As I say, almost one-third of human beings call themselves Christian, and it is a spiritual path that is – almost uniquely – what its believers want it to be. As I have said to some of my friends who identify themselves as “spiritual, but not religious,” if you leave religions to fundamentalist extremists, don’t be surprised if you get fundamentalist extremism. But you can, if you choose, allow the religion, and its revolutionary leader, to transform you.

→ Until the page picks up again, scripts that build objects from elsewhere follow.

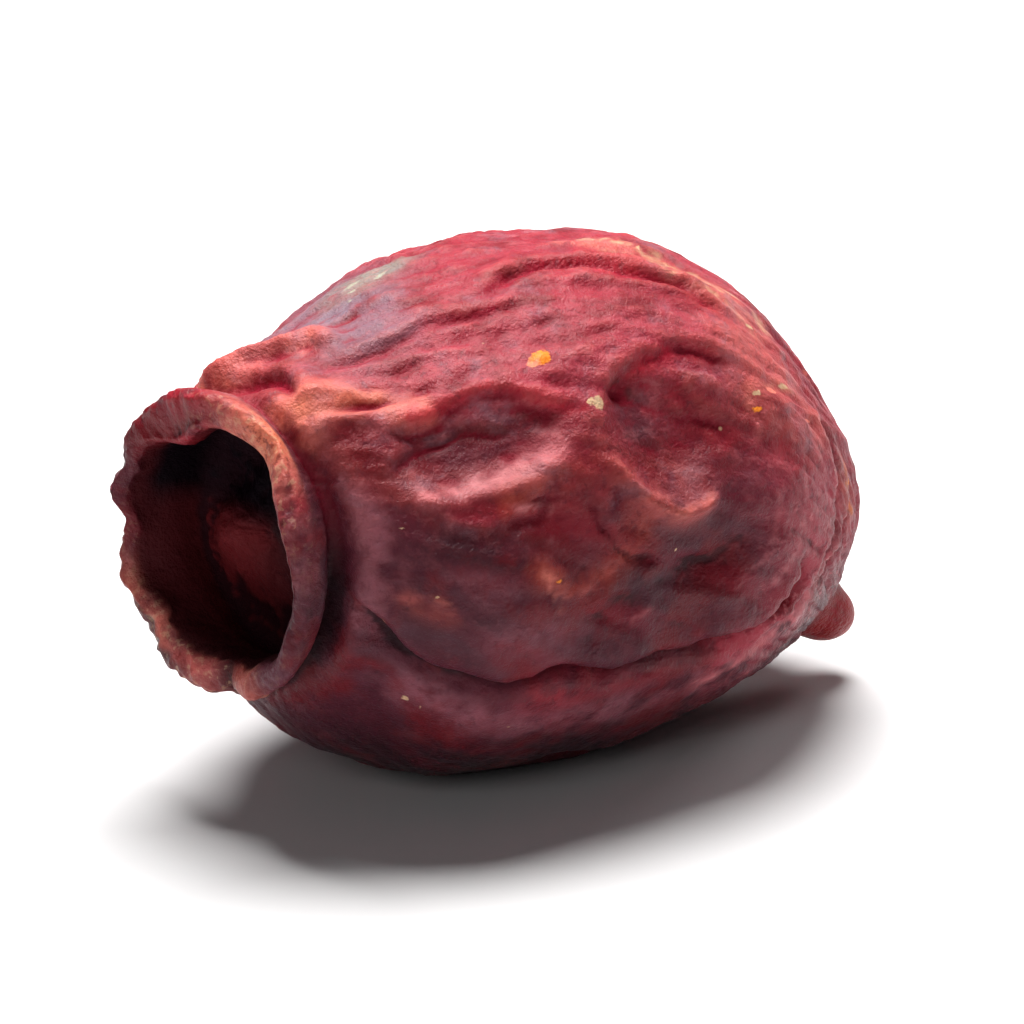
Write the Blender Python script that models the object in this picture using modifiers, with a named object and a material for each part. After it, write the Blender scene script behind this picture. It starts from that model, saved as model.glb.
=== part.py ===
# Dried hawthorn berry: one shrivelled pome, lying on its side.
# The berry lies along X, with its calyx cup at -X and its stalk nub at +X, and rests on Z = 0.
# Blender units are metres. The sizes below are in millimetres and are turned into metres at the end.

import math

import bmesh
import bpy
import numpy as np
from mathutils import Vector, noise

MM = 0.001

# Body: an egg, fuller towards the calyx on its near and lower sides
BODY_HALF_LENGTH = 5.87
BODY_RADIUS = 4.03
LEAST_FULLNESS = 2.05
MOST_FULLNESS = 2.85
FULLEST_ANGLE = math.radians(95)
STALK_FULLNESS = 2.1
BODY_BLEND = 0.18

# Calyx collar and cup, measured from the middle of the body
RIM_X = -6.05
RIM_RADIUS = 2.38
LIP_THICKNESS = 0.46
NECK_X = -5.38
NECK_RADIUS = 2.24
CUP_DEPTH = 1.7
CUP_FLOOR_RADIUS = 1.5
FLOOR_DOME = 0.25

# Stalk nub: it stands on the pole, which has slid down and forwards round the stalk end
NUB_X = 5.3
NUB_TIP_X = 6.65
NUB_RADIUS = 0.36
NUB_FLARE = 0.42
POLE_SLIDE = math.radians(30)
SLIDE_ANGLE = math.radians(155)
SLIDE_START = 0.15

# Lie of the berry: the calyx collar is tipped up, the stalk end sags, and a flat spot carries it
COLLAR_LIFT = 0.55
LIFT_START_X = -3.2
STALK_SAG = 1.25
SAG_START_X = 1.4
FLAT_DEPTH = 0.14

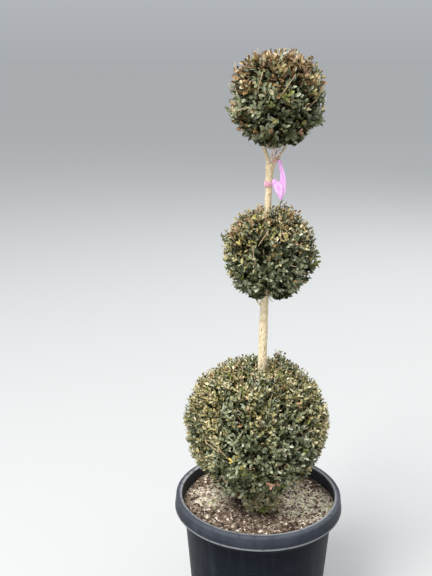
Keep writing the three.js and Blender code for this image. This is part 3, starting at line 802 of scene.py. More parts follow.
# A shoot is (azimuth, elevation, reach, width) and a hollow (azimuth, elevation, width, depth).
BALLS = {
    "foliage_low": {
        "middle": (-7, 0, 622), "across": 197, "up": 170, "up_power": 2.2, "down": 204,
        "down_power": 2.05, "seed": 11, "sprays": 2700, "beard_sprays": 330,
        "beard": {"radius": 57, "shift": 22, "towards": -38, "depth": 251},
        "leaf": 14.5, "twig": 62, "boughs": 26, "branches": 260, "clump": 36, "valley": 14,
        "shoots": [(46, 61, 22, 9), (105, 68, 9, 9), (3, 4, 6, 9), (178, 2, 5, 9), (-178, -36, 8, 17),
                   (-125, -54, 14, 22), (-38, -64, 15, 16)],
        "hollows": [(-90, 33, 5, 14), (-115, -6, 5, 20), (-128, -28, 6, 16), (-70, 12, 3, 12),
                    (-43, -31, 15, 15)],
    },
    "foliage_mid": {
        "middle": (20, 0, 1090), "across": 123, "up": 121, "up_power": 2.3, "down": 127,
        "down_power": 2.3, "beard": None, "seed": 23, "sprays": 800, "beard_sprays": 0,
        "leaf": 15.5, "twig": 52, "boughs": 16, "branches": 110, "clump": 38, "valley": 14,
        "shoots": [(-8, -12, 12, 9), (-70, -72, 6, 9), (180, 17, 16, 10), (30, 73, 24, 13)],
        "hollows": [(-103, 16, 13, 58), (-97, -34, 6, 50), (-98, -46, 8, 80), (-99, -60, 11, 90),
                    (-100, -76, 18, 100)],
    },
    "foliage_top": {
        "middle": (29, 0, 1465), "across": 119, "up": 120, "up_power": 3.1, "down": 116,
        "down_power": 2.1, "beard": None, "seed": 37, "sprays": 620, "beard_sprays": 0,
        "leaf": 19.0, "twig": 56, "boughs": 14, "branches": 90, "clump": 42, "valley": 16,
        "shoots": [(25, 68, 8, 9), (172, -18, 12, 9), (-95, -76, 8, 9), (-10, -24, 12, 9), (0, -64, 17, 8)],
        "hollows": [(-60, -30, 8, 22), (-150, -20, 7, 16)],
    },
}
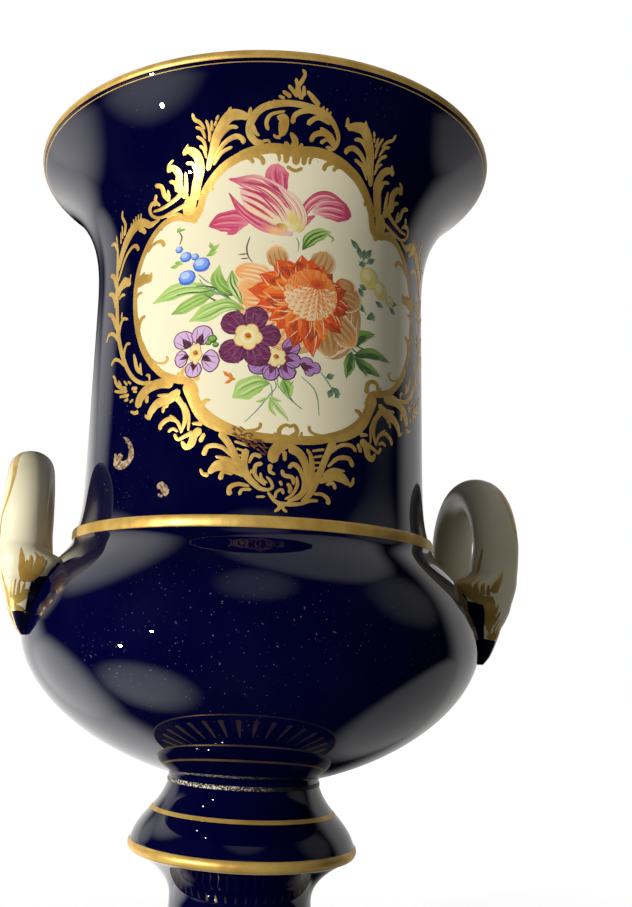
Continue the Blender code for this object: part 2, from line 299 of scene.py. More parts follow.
class Shading:
    """A material's node tree with short calls for the nodes used here."""

    def __init__(self, name):
        self.material = bpy.data.materials.new(name)
        self.material.use_nodes = True
        self.tree = self.material.node_tree
        self.shader = self.tree.nodes["Principled BSDF"]
        self.column = 0

    def add(self, kind, **values):
        node = self.tree.nodes.new(kind)
        self.column -= 1
        node.location = (190.0 * self.column, -120.0 * (self.column % 4))
        for name, value in values.items():
            setattr(node, name, value)
        return node

    def link(self, source, target):
        self.tree.links.new(source, target)

    def place(self):
        return self.add("ShaderNodeTexCoord").outputs["Object"]

    def noise(self, scale, detail=3.0, stretch=None, place=None):
        """Value of a noise on the piece's own coordinates, stretched if asked."""
        where = place or self.place()
        if stretch is not None:
            mapping = self.add("ShaderNodeMapping")
            mapping.inputs["Scale"].default_value = stretch
            self.link(where, mapping.inputs["Vector"])
            where = mapping.outputs["Vector"]
        node = self.add("ShaderNodeTexNoise")
        node.inputs["Scale"].default_value = scale
        node.inputs["Detail"].default_value = detail
        self.link(where, node.inputs["Vector"])
        return node.outputs["Fac"]

    def spread(self, value, low, high, to_low=0.0, to_high=1.0):
        """Map a value from one range to another, clamped."""
        node = self.add("ShaderNodeMapRange")
        node.inputs["From Min"].default_value = low
        node.inputs["From Max"].default_value = high
        node.inputs["To Min"].default_value = to_low
        node.inputs["To Max"].default_value = to_high
        self.link(value, node.inputs["Value"])
        return node.outputs["Result"]

    def mix(self, factor, first, second):
        """Colour between first and second, each a colour or a socket."""
        node = self.add("ShaderNodeMix", data_type="RGBA")
        self.link(factor, node.inputs["Factor"])
        for index, value in ((6, first), (7, second)):
            if isinstance(value, bpy.types.NodeSocket):
                self.link(value, node.inputs[index])
            else:
                node.inputs[index].default_value = (*value, 1.0)
        return node.outputs[2]

    def multiply(self, first, second):
        node = self.add("ShaderNodeMath", operation="MULTIPLY")
        self.link(first, node.inputs[0])
        if isinstance(second, bpy.types.NodeSocket):
            self.link(second, node.inputs[1])
        else:
            node.inputs[1].default_value = second
        return node.outputs["Value"]

    def bump(self, height, strength, distance):
        node = self.add("ShaderNodeBump")
        node.inputs["Strength"].default_value = strength
        node.inputs["Distance"].default_value = distance
        self.link(height, node.inputs["Height"])
        self.link(node.outputs["Normal"], self.shader.inputs["Normal"])

    def attribute(self, name):
        return self.add("ShaderNodeAttribute", attribute_name=name)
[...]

Treading this spiritual path has transformed me, and you have been a significant part of that. I see our shared identity as Christians as being a sort of universal tribe of sages, prophets, servers, helpers, and warriors – and sometimes we exchange the hats quite freely. We are a tribe pledged to our God who has no one name, but is called equally Yahweh, Christ, Sophia – the Lord, the Son of Man, the Spirit of Truth. Our pledge is a partnership for creation, redemption, and salvation – good news that is shared in the living of it, for as the tribe of God, we know well that human beings create their own reality and have the power to build heaven or hell on earth.
When I was in Canterbury in 2008, I visited the oldest parish church in England – established some 1400 years ago. It was built on the site of a Roman temple, which was itself built on the site of a pagan holy place. But nothing has been built on top of it. Indeed, just down the road stands Canterbury Cathedral, the fruit of the first Christian mission to England. Christianity transformed a nation, it transformed a continent, it transformed the world. And it continues to do so. You, me, and some two billion others are a transforming army of spiritual energy for the cause of love and life.
The Spirit of the Lord is upon you today. God has anointed you to bring good news to the poor, proclaim release to the captives and recovery of sight to the blind, to let the oppressed go free, to proclaim the year of the Lord’s favour. This scripture has been fulfilled, and will be fulfilled – it is necessary only for us to be transformed into believing it and doing it. It is necessary for us to laugh, to cry, to understand, and to fight the battle to which we are called, as revolutionaries of the Spirit. Amen.